■ **Stated exercise**
Give again, word for word, each line from the top of the listing through the line that holds "return seen".

■ **Material**
·····

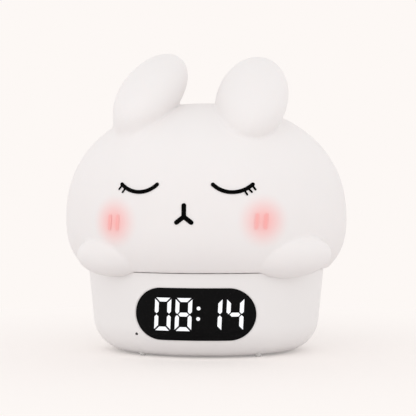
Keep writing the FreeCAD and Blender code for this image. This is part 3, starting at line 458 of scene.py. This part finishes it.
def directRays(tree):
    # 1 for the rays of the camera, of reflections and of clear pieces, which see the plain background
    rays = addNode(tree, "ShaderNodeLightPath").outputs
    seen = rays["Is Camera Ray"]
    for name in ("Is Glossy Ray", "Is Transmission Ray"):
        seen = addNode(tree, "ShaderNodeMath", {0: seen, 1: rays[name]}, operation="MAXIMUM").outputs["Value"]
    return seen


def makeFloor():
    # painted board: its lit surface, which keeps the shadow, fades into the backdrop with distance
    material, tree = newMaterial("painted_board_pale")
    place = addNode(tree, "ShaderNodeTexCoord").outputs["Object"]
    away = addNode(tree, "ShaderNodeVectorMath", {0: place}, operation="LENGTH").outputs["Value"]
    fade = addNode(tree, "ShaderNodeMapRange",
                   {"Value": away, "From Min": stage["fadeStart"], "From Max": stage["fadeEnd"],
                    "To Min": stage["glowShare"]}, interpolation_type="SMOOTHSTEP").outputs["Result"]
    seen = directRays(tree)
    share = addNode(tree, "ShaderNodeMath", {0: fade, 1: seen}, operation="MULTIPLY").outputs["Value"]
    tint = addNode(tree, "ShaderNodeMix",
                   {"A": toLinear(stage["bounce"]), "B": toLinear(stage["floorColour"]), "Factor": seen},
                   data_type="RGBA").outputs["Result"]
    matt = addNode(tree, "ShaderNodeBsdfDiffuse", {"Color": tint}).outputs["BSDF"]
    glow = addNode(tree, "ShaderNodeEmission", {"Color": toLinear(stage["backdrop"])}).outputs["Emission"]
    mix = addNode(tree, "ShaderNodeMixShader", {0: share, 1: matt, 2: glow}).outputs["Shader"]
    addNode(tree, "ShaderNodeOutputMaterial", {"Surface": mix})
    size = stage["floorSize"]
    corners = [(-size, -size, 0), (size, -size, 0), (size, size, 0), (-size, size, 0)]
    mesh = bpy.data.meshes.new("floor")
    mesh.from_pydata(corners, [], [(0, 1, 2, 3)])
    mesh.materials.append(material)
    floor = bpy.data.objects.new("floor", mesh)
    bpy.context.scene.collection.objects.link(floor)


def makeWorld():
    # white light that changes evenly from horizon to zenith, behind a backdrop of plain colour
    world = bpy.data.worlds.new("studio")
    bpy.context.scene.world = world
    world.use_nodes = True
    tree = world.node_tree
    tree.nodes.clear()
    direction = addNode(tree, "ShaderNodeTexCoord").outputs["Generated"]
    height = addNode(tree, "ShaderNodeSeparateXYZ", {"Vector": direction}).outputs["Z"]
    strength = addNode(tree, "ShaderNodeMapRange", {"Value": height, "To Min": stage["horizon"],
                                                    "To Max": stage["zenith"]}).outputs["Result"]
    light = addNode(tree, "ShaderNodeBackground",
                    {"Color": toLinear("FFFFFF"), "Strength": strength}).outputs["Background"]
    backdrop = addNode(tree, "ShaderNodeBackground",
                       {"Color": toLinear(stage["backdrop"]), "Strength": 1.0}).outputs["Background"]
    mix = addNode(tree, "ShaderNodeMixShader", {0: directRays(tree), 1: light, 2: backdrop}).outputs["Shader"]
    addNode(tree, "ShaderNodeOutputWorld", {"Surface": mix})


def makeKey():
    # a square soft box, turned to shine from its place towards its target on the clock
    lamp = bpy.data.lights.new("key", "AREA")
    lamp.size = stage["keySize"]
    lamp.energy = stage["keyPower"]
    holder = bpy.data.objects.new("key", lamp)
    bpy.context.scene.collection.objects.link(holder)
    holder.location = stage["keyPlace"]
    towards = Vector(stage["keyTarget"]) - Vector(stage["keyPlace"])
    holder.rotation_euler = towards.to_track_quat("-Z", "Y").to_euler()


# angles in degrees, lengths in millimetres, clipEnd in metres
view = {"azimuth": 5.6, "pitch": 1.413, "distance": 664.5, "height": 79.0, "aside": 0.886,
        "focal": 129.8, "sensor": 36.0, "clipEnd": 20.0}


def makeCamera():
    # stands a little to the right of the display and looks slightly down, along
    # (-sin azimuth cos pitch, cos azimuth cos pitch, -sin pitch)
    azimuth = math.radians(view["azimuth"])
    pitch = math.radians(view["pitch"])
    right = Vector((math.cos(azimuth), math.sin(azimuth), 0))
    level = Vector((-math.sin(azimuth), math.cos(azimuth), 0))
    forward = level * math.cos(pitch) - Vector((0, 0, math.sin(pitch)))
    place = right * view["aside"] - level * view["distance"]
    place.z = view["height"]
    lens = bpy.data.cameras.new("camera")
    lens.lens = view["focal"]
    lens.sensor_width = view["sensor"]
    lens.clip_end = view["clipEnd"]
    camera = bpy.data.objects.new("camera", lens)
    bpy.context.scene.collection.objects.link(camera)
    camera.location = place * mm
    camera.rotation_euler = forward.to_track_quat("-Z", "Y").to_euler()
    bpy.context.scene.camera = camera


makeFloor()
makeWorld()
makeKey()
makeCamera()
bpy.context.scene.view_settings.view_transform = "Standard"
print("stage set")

·····

■ **Solution**
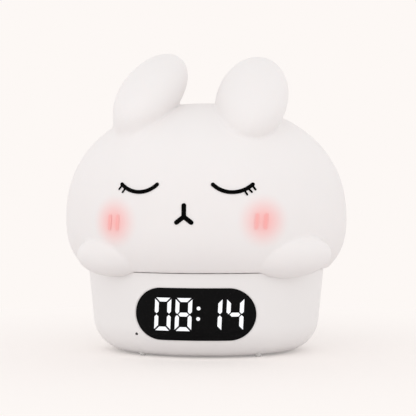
Keep writing the FreeCAD and Blender code for this image. This is part 3, starting at line 458 of scene.py. This part finishes it.
def directRays(tree):
    # 1 for the rays of the camera, of reflections and of clear pieces, which see the plain background
    rays = addNode(tree, "ShaderNodeLightPath").outputs
    seen = rays["Is Camera Ray"]
    for name in ("Is Glossy Ray", "Is Transmission Ray"):
        seen = addNode(tree, "ShaderNodeMath", {0: seen, 1: rays[name]}, operation="MAXIMUM").outputs["Value"]
    return seen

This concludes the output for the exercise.